As of 2017, Nadal's clay season was the second most successful in his career, as he earned 5,000 points after winning 4 titles. This was only surpassed by his 2013 season, in which Nadal earned 5,100 points after winning Barcelona, Madrid, Rome and the French Open, and being runner-up in Monte-Carlo.

===Aegon Championships===
In June, Nadal entered the Aegon Championships—which he won in 2008—at the prestigious Queen's Club. He played singles and doubles at this grass court tournament as a warm up for the Wimbledon Championships. By being one of the top eight seeds, he received a bye in the first round. In the second round, where he played his first match on grass since winning Wimbledon in 2008, he defeated the Brazilian Marcos Daniel easily in two sets, (6-2, 6-2). In the third round, he played Denis Istomin of Uzbekistan, whom he defeated (7-6(4), 4-6, 6-4), to advance to the quarter-finals. However, in the quarter-finals he was defeated by his compatriot Feliciano López (6-7(5), 4-6), and left the competition without a title.

===Wimbledon===
At the 2010 Wimbledon Championships Nadal started by beating Kei Nishikori (6-2, 6-4, 6-4) in the first round. In the second round, he fought hard and succeeded against Robin Haase after five sets (5-7, 6-2, 3-6, 6-0, 6-3). In the third round, he defeated Philipp Petzschner. The match was a 5-set thriller with Nadal triumphing (6-4, 4-6, 6-7, 6-2, 6-3). During this match, Nadal was warned twice for receiving coaching from his coach and uncle, Toni Nadal, resulting in a $2,000 fine by Wimbledon officials. Allegedly, encouraging words for Nadal shouted during the match were some sort of coaching code signal. After that, Nadal comfortably beat the French Paul-Henri Mathieu in three sets (6-4, 6-2, 6-2). In the quarter-finals, he got past the Swedish Robin Söderling in four sets (3-6, 6-3, 7-6(7-4), 6-1). He then defeated Andy Murray in straight sets (6-4, 7-6(8-6), 6-4) to reach his fourth Wimbledon final.

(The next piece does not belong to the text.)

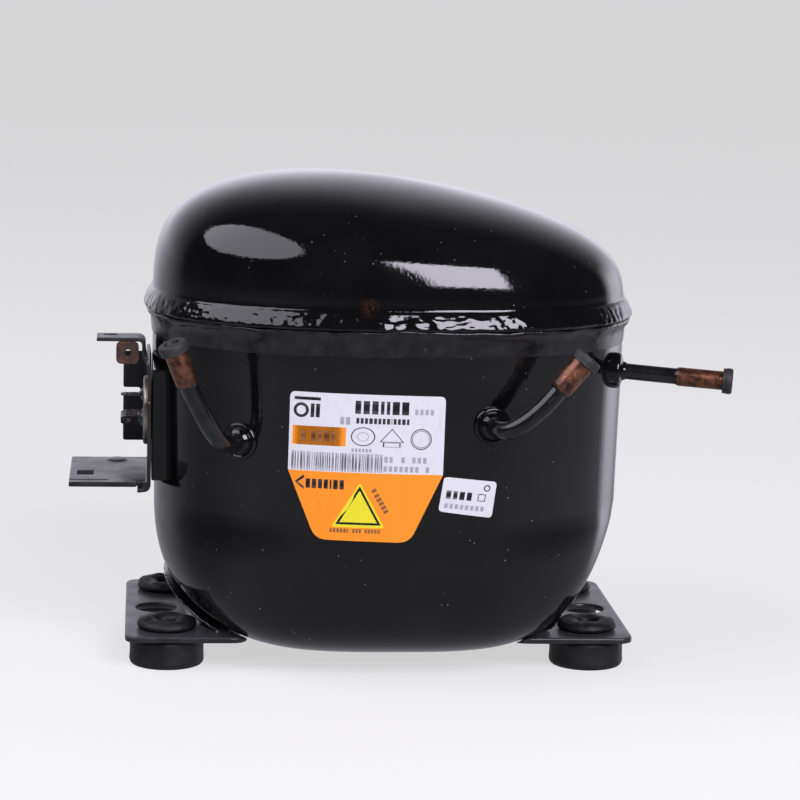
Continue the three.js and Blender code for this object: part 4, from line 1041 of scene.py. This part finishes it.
def sticker(name, outline, place, offset, thick, material):
    """A closed patch of label stock on the shell, cut along an outline given in the label's own lengths."""
    work = bmesh.new()
    ring = [work.verts.new((a, b, 0)) for a, b in outline]
    work.faces.new(ring)
    reach = np.array(outline)
    for axis in (0, 1):
        for at in np.arange(math.ceil(reach[:, axis].min()) + 0.5, reach[:, axis].max(), 2.0):
            normal = (1, 0, 0) if axis == 0 else (0, 1, 0)
            spot = (at, 0, 0) if axis == 0 else (0, at, 0)
            whole = work.verts[:] + work.edges[:] + work.faces[:]
            bmesh.ops.bisect_plane(work, geom=whole, plane_co=spot, plane_no=normal)
    work.verts.index_update()
    flat = [tuple(v.co[:2]) for v in work.verts]
    faces = [tuple(v.index for v in face.verts) for face in work.faces]
    rim = [tuple(v.index for v in edge.verts) for edge in work.edges if len(edge.link_faces) == 1]
    work.free()
    x, z = np.array([place(a, b) for a, b in flat]).T
    count = len(flat)
    points = np.concatenate([np.stack([x, front_y(x, z, level), z], 1) for level in (offset + thick, offset)])
    faces += [tuple(i + count for i in reversed(face)) for face in faces]
    faces += [(a, b, b + count, a + count) for a, b in rim]
    obj = mesh_object(name, points, faces, material, sharp=50)
    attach(obj, "shell")
    return obj


def bars(a, b, height, widths, gap=0.7):
    """A row of blocks that stands for a line of print."""
    row = []
    for width in widths:
        row.append([(a, b), (a + width, b), (a + width, b + height), (a, b + height)])
        a += width + gap
    return row


def hoop(a, b, radius, width, squash=1.0):
    """A printed ring, as short pieces."""
    pieces = []
    turns = np.linspace(0, 2 * math.pi, HOOP_PIECES + 1)
    inner = radius - width
    for start, end in zip(turns, turns[1:]):
        corners = ((radius, start), (radius, end), (inner, end), (inner, start))
        pieces.append([(a + r * math.cos(t), b + r * squash * math.sin(t)) for r, t in corners])
    return pieces


def strokes(corners, width):
    """A closed line of print through the corners."""
    outer = np.array(corners)
    inner = outer + (outer.mean(axis=0) - outer) * width
    return list(np.stack([outer, np.roll(outer, -1, axis=0), np.roll(inner, -1, axis=0), inner], 1))


def ink(name, shapes, place, material, offset):
    """All the print of one colour on a label, as one thin piece; each shape has four corners."""
    points, faces = [], []
    for shape in np.array(shapes, float):
        span = np.ptp(shape, axis=0)
        a, b, c, d = shape if span[0] >= span[1] else shape[[0, 3, 2, 1]]
        steps = np.linspace(0, 1, max(1, math.ceil(span.max() / PRINT_STEP)) + 1)
        low, far = len(points), len(points) + len(steps)
        points += [a + (b - a) * t for t in steps] + [d + (c - d) * t for t in steps]
        faces += [(low + i, low + i + 1, far + i + 1, far + i) for i in range(len(steps) - 1)]
    x, z = np.array([place(a, b) for a, b in points]).T
    solid = list(faces)
    count = len(points)
    for face in faces:
        solid.append(tuple(i + count for i in reversed(face)))
        for a, b in zip(face, face[1:] + face[:1]):
            solid.append((a, b, b + count, a + count))
    layers = [np.stack([x, front_y(x, z, level), z], 1) for level in (offset, offset - INK_THICK)]
    obj = mesh_object(name, np.concatenate(layers), solid, material, sharp=30)
    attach(obj, "shell")


def add_rating_label():
    white = soften([(0, 0, 2.2), (59.8, 0, 2.2), (60.0, WHITE_BOTTOM, 0.1), (0.2, WHITE_BOTTOM, 0.1)], 1, 6)
    orange = [(0.2, WHITE_BOTTOM, 0.1), (60.0, WHITE_BOTTOM, 0.1), (48.1, 57.9, 4.5), (11.5, 57.6, 4.5)]
    orange = soften(orange, 1, 6)
    top = sticker("rating_label_white", white, on_label, LABEL_OFFSET, LABEL_THICK, WHITE_STOCK)
    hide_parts("rating_label")
    sticker("rating_label_orange", orange, on_label, LABEL_OFFSET, LABEL_THICK, ORANGE_STOCK)
    ink("rating_print_orange", bars(1.4, 13.2, 7.4, [20.4]), on_label, ORANGE_STOCK, INK_OFFSET)

    black = bars(1.7, 1.9, 1.2, [10.0])
    black += hoop(4.4, 7.1, 2.9, 1.1) + bars(8.0, 4.4, 5.3, [1.4, 1.5], 0.6)
    black += bars(25.0, 2.5, 5.1, [2.2, 2.4, 2.4, 1.3, 1.3, 2.7, 2.7], 0.95)
    black += bars(25.6, 9.2, 2.2, [1.1, 1.1, 1.1, 1.3, 1.1, 1.1, 1.1, 1.2, 0.3, 1.1, 1.1, 1.3, 0.9], 0.55)
    black += hoop(28.4, 16.5, 4.7, 0.42, 0.78) + hoop(50.9, 16.9, 4.1, 0.35) + hoop(50.9, 16.9, 3.4, 0.2)
    black += strokes([(39.6, 13.0), (44.3, 18.4), (34.9, 18.4)], 0.12)
    black += strokes([(36.2, 18.6), (43.0, 18.6), (43.0, 20.3), (36.2, 20.3)], 0.14)
    ink("rating_print_black", black, on_label, BLACK_INK, INK_OFFSET)

    rng = np.random.default_rng(7)
    grey_print = bars(48.1, 5.2, 2.2, [1.2, 1.2, 1.2, 1.2], 0.8) + bars(19.4, 9.0, 3.0, [1.5, 1.6], 0.7)
    grey_print += bars(24.2, 21.2, 1.4, [0.9] * 6, 0.45) + hoop(28.4, 16.5, 2.3, 0.3, 0.78)
    grey_print += bars(37.0, 24.1, 2.3, [1.3, 1.2], 0.7) + bars(43.6, 24.1, 2.3, [1.3], 0.7)
    grey_print += bars(47.8, 24.1, 2.3, [1.3, 1.3, 1.3], 0.8) + bars(36.8, 27.8, 2.2, [1.3] * 7, 0.75)
    grey_print += bars(53.2, 27.8, 2.2, [1.3])
    at = 1.4
    while at < 36.0:
        width = float(rng.choice([0.22, 0.3, 0.45, 0.8]))
        grey_print += bars(at, 23.2, 7.3, [width])
        at += width + float(rng.choice([0.28, 0.4, 0.6]))
    ink("rating_print_grey", grey_print, on_label, GREY_INK, INK_OFFSET)

    brown = bars(4.6, 14.9, 4.2, [1.7], 1) + bars(8.6, 14.9, 4.2, [1.7, 1.7, 1.7, 1.6], 0.8)
    brown += bars(17.0, 53.0, 1.5, [0.9] * 5 + [0.5], 0.45) + bars(25.8, 53.0, 1.5, [0.8] * 3, 0.45)
    brown += bars(30.6, 53.0, 1.5, [0.8] * 5, 0.45)
    slope = np.array([5.9, 9.6])
    for share in (0.0, 0.2, 0.36, 0.52, 0.68, 0.84):
        corner = np.array([32.4, 37.6]) + slope * share
        brown.append([corner, corner + (1.7, -1.0), corner + (2.2, 0.1), corner + (0.5, 1.1)])
    ink("rating_print_brown", brown, on_label, BROWN_INK, SECOND_INK_OFFSET)

    dark = [[(6.3, 32.4), (6.5, 33.6), (4.1, 35.3), (3.0, 35.2)],
            [(3.0, 35.2), (4.1, 35.3), (6.5, 37.1), (6.4, 38.2)]]
    dark += bars(7.2, 33.9, 3.6, [1.6, 1.6, 1.5, 1.5, 0.6, 1.7, 1.6], 0.75)
    triangle = [(28.0, 36.0), (36.7, 51.3), (19.1, 51.3)]
    glow = soften([(28.0, 34.6, 1.5), (38.3, 52.4, 1.5), (17.6, 52.4, 1.5)], 1, 5)
    sticker("rating_label_yellow", glow, on_label, INK_OFFSET - INK_THICK, INK_THICK, YELLOW_INK)
    ink("rating_print_dark", dark + strokes(triangle, 0.17), on_label, BLACK_INK, SECOND_INK_OFFSET)


def add_small_label():
    outline = soften([(0, 0), (21.1, 0), (21.4, 14.4), (0, 13.8)], 1.6, 6)
    base = sticker("small_label_white", outline, on_small_label, LABEL_OFFSET, LABEL_THICK, WHITE_STOCK)
    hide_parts("small_label")
    print_black = bars(2.0, 5.2, 3.2, [1.9, 1.6, 2.0, 1.9], 0.9) + hoop(17.6, 2.9, 1.3, 0.45)
    print_black += strokes([(14.6, 5.4), (17.6, 5.4), (17.6, 8.3), (14.6, 8.3)], 0.2)
    ink("small_print_black", print_black, on_small_label, BLACK_INK, INK_OFFSET)
    ink("small_print_grey", bars(2.0, 10.3, 1.9, [1.3] * 8, 0.75), on_small_label, GREY_INK, INK_OFFSET)


# ---- inside the shell


def add_suspension():
    """The springs and the discharge line, between the shell and the sprung pump."""
    corners = [(sx, sy) for sy in (-1, 1) for sx in (-1, 1)]
    for i, (sx, sy) in enumerate(corners):
        turns = np.linspace(0, SPRING_COILS, 260)
        x = CRANK_X + sx * BOLT_OFFSET + SPRING_R * np.cos(turns * 2 * math.pi)
        y = sy * BOLT_OFFSET + SPRING_R * np.sin(turns * 2 * math.pi)
        z = SPRING_BOTTOM + (SPRING_TOP - SPRING_BOTTOM) * turns / SPRING_COILS
        points, tangents = even(np.stack([x, y, z], 1), 260)
        rings = tube_rings(points, tangents, np.full(len(points), SPRING_WIRE_R), 14)
        coil = mesh_object(f"suspension_coil_{i + 1}", *loft(rings), SPRING_STEEL)
        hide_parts(f"suspension_spring_{i + 1}")
        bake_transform(coil)
    points, tangents = route_points(DISCHARGE_LINE, 220)
    rings = tube_rings(points, tangents, np.full(len(points), DISCHARGE_LINE_R), 20)
    line = mesh_object("discharge_line_bent", *loft(rings), LINE_COPPER)
    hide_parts("discharge_line")
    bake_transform(line)


def finish_internals():
    """Gives every CAD node still shown its finish, and rounds its edges a little."""
    slots = {part["node"]: part["material_slot"] for part in frame["record"]["subparts"]}
    for name, obj in frame["nodes"].items():
        if not obj.hide_render:
            obj.data.materials.clear()
            obj.data.materials.append(INTERNAL_FINISHES[slots[name]])
            shade(obj.data, 32)
            bevel(obj, 0.3)


# ---- studio


def add_studio():
    bpy.ops.mesh.primitive_circle_add(vertices=96, radius=FLOOR_RADIUS, fill_type="NGON")
    floor = bpy.context.object
    floor.name = "studio_floor"
    floor.data.materials.append(floor_material())
    floor.visible_glossy = False

    world = bpy.data.worlds.new("studio")
    bpy.context.scene.world = world
    world.use_nodes = True
    tree = world.node_tree
    direction = Signal(tree, node(tree, "ShaderNodeTexCoord").outputs["Generated"])
    x, y, z = (Signal(tree, axis) for axis in node(tree, "ShaderNodeSeparateXYZ", {0: direction}).outputs)
    # bright behind the object and less so higher up, brighter still behind at the right; the table's glow
    back = y.remap(0.35, 0.97) * z.remap(0.1, 0.8, 1.0, 0.15) * z.remap(-0.2, 0.05) * 1.15
    right = x.remap(0.45, 0.8) * y.remap(0.42, 0.6) * abs(z).remap(0.16, 0.38, 1.0, 0.0) * 1.9
    ground = abs(x).remap(0.2, 0.95, 0.30, 0.45) * z.remap(0.02, -0.18) * x.remap(-1.15, -0.75)
    light = back + right + ground + 0.045
    sky = tree.nodes["Background"]
    tree.links.new(light.socket, sky.inputs["Strength"])
    sky.inputs["Color"].default_value = (*SKY_COLOUR, 1)

    add_softbox("key_right", (0.515, -1.170, 0.831), "RECTANGLE", 0.68, 0.76, 22)
    add_softbox("key_left", (-1.05, -0.40, 1.28), "ELLIPSE", 2.1, 1.15, 20)


def add_softbox(name, place, shape, width, height, power):
    light = bpy.data.lights.new(name, "AREA")
    light.shape = shape
    light.size = width
    light.size_y = height
    light.energy = power
    light.color = SOFTBOX_COLOUR
    obj = bpy.data.objects.new(name, light)
    obj.location = place
    aim = Vector(SOFTBOX_AIM) - Vector(place)
    obj.rotation_euler = aim.to_track_quat("-Z", "Y").to_euler()
    obj.visible_camera = False
    bpy.context.scene.collection.objects.link(obj)


def add_camera():
    """The photograph's view: a long lens in front, a little left and above."""
    yaw, pitch, roll = (math.radians(angle) for angle in CAMERA_TURN)
    turn = Matrix.Rotation(yaw, 3, "Z") @ Matrix.Rotation(pitch, 3, "X") @ Matrix.Rotation(roll, 3, "Y")
    right, forward, up = turn.col[0], turn.col[1], turn.col[2]
    camera = bpy.data.cameras.new("camera")
    camera.lens = CAMERA_LENS
    camera.clip_end = 60
    obj = bpy.data.objects.new("camera", camera)
    axes = Matrix((right, up, -forward)).transposed().to_4x4()
    obj.matrix_world = Matrix.Translation(CAMERA_PLACE) @ axes
    bpy.context.scene.collection.objects.link(obj)
    bpy.context.scene.camera = obj


# ---- assembly

add_camera()
add_studio()
add_lower_shell()
add_upper_shell()
add_seam_weld()
for side, sign in (("left", -1), ("right", 1)):
    add_foot_plate(side, sign)
    for end, y in (("front", -STUD_Y), ("rear", STUD_Y)):
        add_grommet(f"grommet_{end}_{side}", sign * STUD_X, y)
for name, tube in TUBES.items():
    add_tube(name, tube)
    add_collar(name, tube)
add_bracket()
add_header()
add_rating_label()
add_small_label()
add_suspension()
finish_internals()
bpy.context.scene.view_settings.view_transform = "Standard"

In the 2010 Wimbledon men's title, Nadal won the tournament by defeating Tomáš Berdych in straight sets (6-3, 7-5, 6-4). After the win, Rafa said, "It is more than a dream for me" and thanked the crowd for being both kind and supportive to him during this match and also in the semi-final against Andy Murray. The win gave him a second Wimbledon title and an eighth career major title, at the age of 24.

===Rogers Cup===
In his first hard-court tournament since Miami, Nadal advanced to the semi-finals of the Rogers Cup, along with No. 2 Novak Djokovic, No. 3 Roger Federer, and No. 4 Andy Murray, after coming back from a one-set deficit to defeat the German Philipp Kohlschreiber (3-6, 6-3, 6-4). In the semifinal, defending champion Andy Murray defeated Nadal (6-3, 6-4), becoming the only player to triumph over the Spaniard twice in 2010. Nadal also competed in the doubles tournament with Novak Djokovic in a one-time, high-profile partnership, not seen since 1976 when Jimmy Connors and Arthur Ashe as World No.1 and No.2 paired up, making a double dream team. However, they lost in the first round to Canadians Milos Raonic and Vasek Pospisil.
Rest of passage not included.